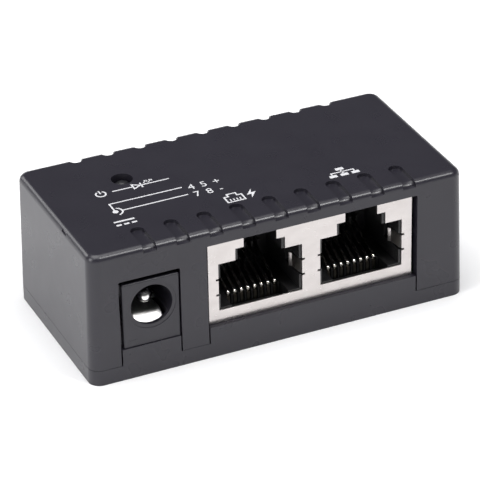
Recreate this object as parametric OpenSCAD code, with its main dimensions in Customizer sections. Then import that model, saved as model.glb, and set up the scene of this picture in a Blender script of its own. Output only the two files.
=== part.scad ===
// Passive two-port power-over-Ethernet injector: a two-part plastic case round a circuit board that
// carries a DC power jack, a shielded pair of modular jacks, an indicator lamp and its resistor.
// +Z is up and -Y is the connector face. The origin is the middle of the underside.

/* [Case] */
// Width of the case at the seam
case_w = 57; // [56.5:0.1:58]
// Depth of the case at the seam
case_d = 27.75; // [27.5:0.05:28.5]
// Height of the closed case
case_h = 20; // [19.8:0.1:21]
// Height of the seam between base and cover
seam_z = 2.3; // [2:0.1:2.4]
// Thickness of the case walls
wall = 1.5; // [1.2:0.1:1.6]
// Radius of the upright corners
corner_r = 1.7; // [1.4:0.1:2.2]
// Radius of the edge round the top
edge_r = 1.05; // [0.8:0.05:1.2]
// Taper of the end walls, in degrees
end_draft = 1.33; // [0.5:0.01:1.5]
// Taper of the front and back walls, in degrees
face_draft = 0.49; // [0.2:0.01:0.8]

/* [Grooves] */
// Number of grooves along each long top edge
groove_count = 9; // [3:1:9]
// Distance between grooves
groove_pitch = 4.87; // [4.5:0.01:5]
// Width of a groove
groove_w = 2; // [1.2:0.1:2.4]
// Depth of a groove below the surface
groove_depth = 0.5; // [0.3:0.05:0.7]
// How far a front groove runs back over the top
groove_reach = 5.5; // [3:0.1:7]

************

**WORK INSTRUCTIONS**
Output the listing above exactly as it appears.

**SOLUTION FOR THIS TASK**
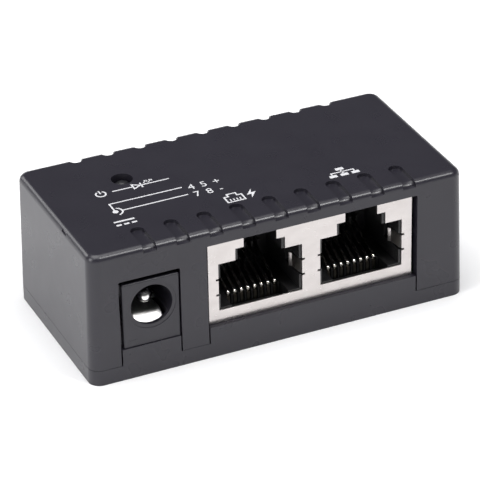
Recreate this object as parametric OpenSCAD code, with its main dimensions in Customizer sections. Then import that model, saved as model.glb, and set up the scene of this picture in a Blender script of its own. Output only the two files.
=== part.scad ===
// Passive two-port power-over-Ethernet injector: a two-part plastic case round a circuit board that
// carries a DC power jack, a shielded pair of modular jacks, an indicator lamp and its resistor.
// +Z is up and -Y is the connector face. The origin is the middle of the underside.

/* [Case] */
// Width of the case at the seam
case_w = 57; // [56.5:0.1:58]
// Depth of the case at the seam
case_d = 27.75; // [27.5:0.05:28.5]
// Height of the closed case
case_h = 20; // [19.8:0.1:21]
// Height of the seam between base and cover
seam_z = 2.3; // [2:0.1:2.4]
// Thickness of the case walls
wall = 1.5; // [1.2:0.1:1.6]
// Radius of the upright corners
corner_r = 1.7; // [1.4:0.1:2.2]
// Radius of the edge round the top
edge_r = 1.05; // [0.8:0.05:1.2]
// Taper of the end walls, in degrees
end_draft = 1.33; // [0.5:0.01:1.5]
// Taper of the front and back walls, in degrees
face_draft = 0.49; // [0.2:0.01:0.8]

/* [Grooves] */
// Number of grooves along each long top edge
groove_count = 9; // [3:1:9]
// Distance between grooves
groove_pitch = 4.87; // [4.5:0.01:5]
// Width of a groove
groove_w = 2; // [1.2:0.1:2.4]
// Depth of a groove below the surface
groove_depth = 0.5; // [0.3:0.05:0.7]
// How far a front groove runs back over the top
groove_reach = 5.5; // [3:0.1:7]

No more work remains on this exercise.